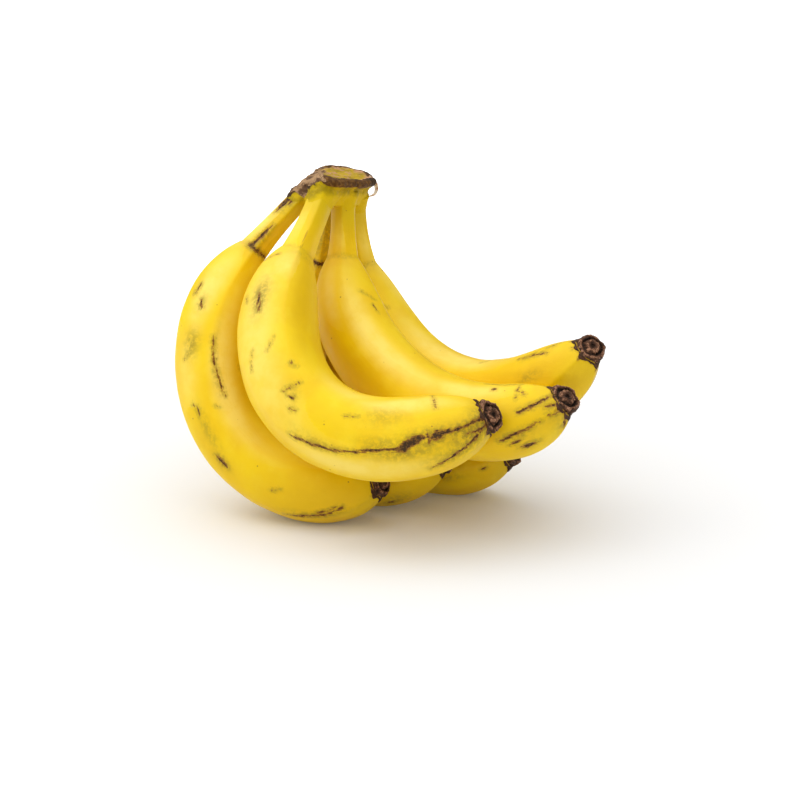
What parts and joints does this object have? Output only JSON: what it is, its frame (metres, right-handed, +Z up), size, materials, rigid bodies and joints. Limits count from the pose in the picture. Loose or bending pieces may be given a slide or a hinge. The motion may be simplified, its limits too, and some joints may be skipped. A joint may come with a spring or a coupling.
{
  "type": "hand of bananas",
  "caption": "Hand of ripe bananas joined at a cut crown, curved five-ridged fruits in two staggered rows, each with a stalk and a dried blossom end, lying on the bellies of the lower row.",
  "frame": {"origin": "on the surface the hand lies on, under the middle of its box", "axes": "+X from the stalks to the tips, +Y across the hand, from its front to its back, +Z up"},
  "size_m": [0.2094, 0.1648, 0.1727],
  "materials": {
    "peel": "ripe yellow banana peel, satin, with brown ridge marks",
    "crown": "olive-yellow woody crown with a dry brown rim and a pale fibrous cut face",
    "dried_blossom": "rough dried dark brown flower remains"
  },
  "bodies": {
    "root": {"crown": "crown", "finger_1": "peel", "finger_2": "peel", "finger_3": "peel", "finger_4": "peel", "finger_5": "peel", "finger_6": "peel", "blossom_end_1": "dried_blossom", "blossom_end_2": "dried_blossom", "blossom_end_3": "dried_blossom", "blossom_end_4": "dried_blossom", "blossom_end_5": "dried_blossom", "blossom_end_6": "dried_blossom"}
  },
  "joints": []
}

◆ ◆ ◆ ◆ ◆ ◆ ◆

--- TO BE DONE ---
Return all the data above once more, precisely as given.

--- TASK RESULT ---
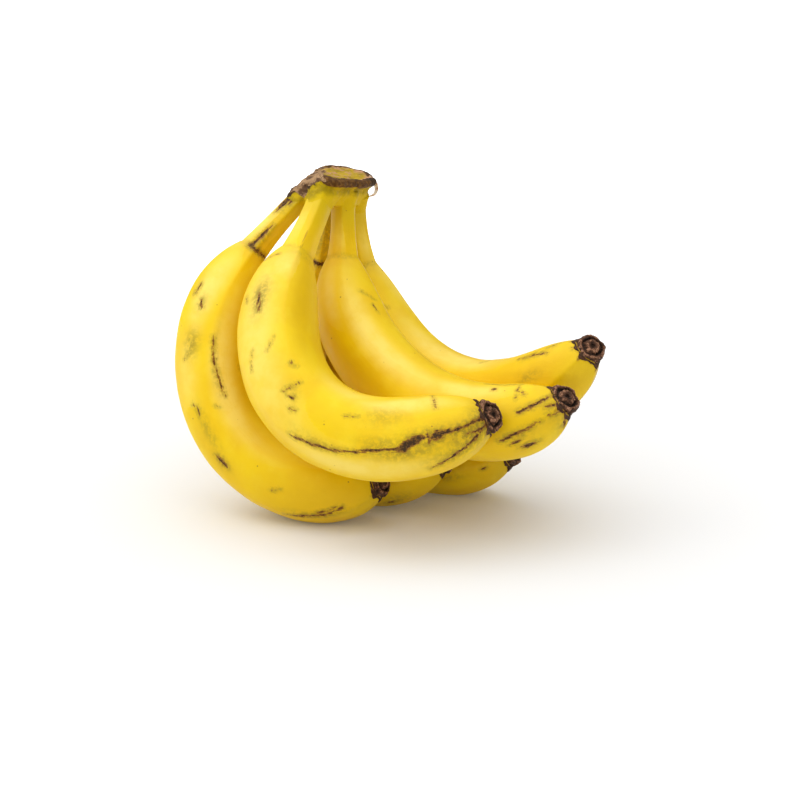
What parts and joints does this object have? Output only JSON: what it is, its frame (metres, right-handed, +Z up), size, materials, rigid bodies and joints. Limits count from the pose in the picture. Loose or bending pieces may be given a slide or a hinge. The motion may be simplified, its limits too, and some joints may be skipped. A joint may come with a spring or a coupling.
{
  "type": "hand of bananas",
  "caption": "Hand of ripe bananas joined at a cut crown, curved five-ridged fruits in two staggered rows, each with a stalk and a dried blossom end, lying on the bellies of the lower row.",
  "frame": {"origin": "on the surface the hand lies on, under the middle of its box", "axes": "+X from the stalks to the tips, +Y across the hand, from its front to its back, +Z up"},
  "size_m": [0.2094, 0.1648, 0.1727],
  "materials": {
    "peel": "ripe yellow banana peel, satin, with brown ridge marks",
    "crown": "olive-yellow woody crown with a dry brown rim and a pale fibrous cut face",
    "dried_blossom": "rough dried dark brown flower remains"
  },
  "bodies": {
    "root": {"crown": "crown", "finger_1": "peel", "finger_2": "peel", "finger_3": "peel", "finger_4": "peel", "finger_5": "peel", "finger_6": "peel", "blossom_end_1": "dried_blossom", "blossom_end_2": "dried_blossom", "blossom_end_3": "dried_blossom", "blossom_end_4": "dried_blossom", "blossom_end_5": "dried_blossom", "blossom_end_6": "dried_blossom"}
  },
  "joints": []
}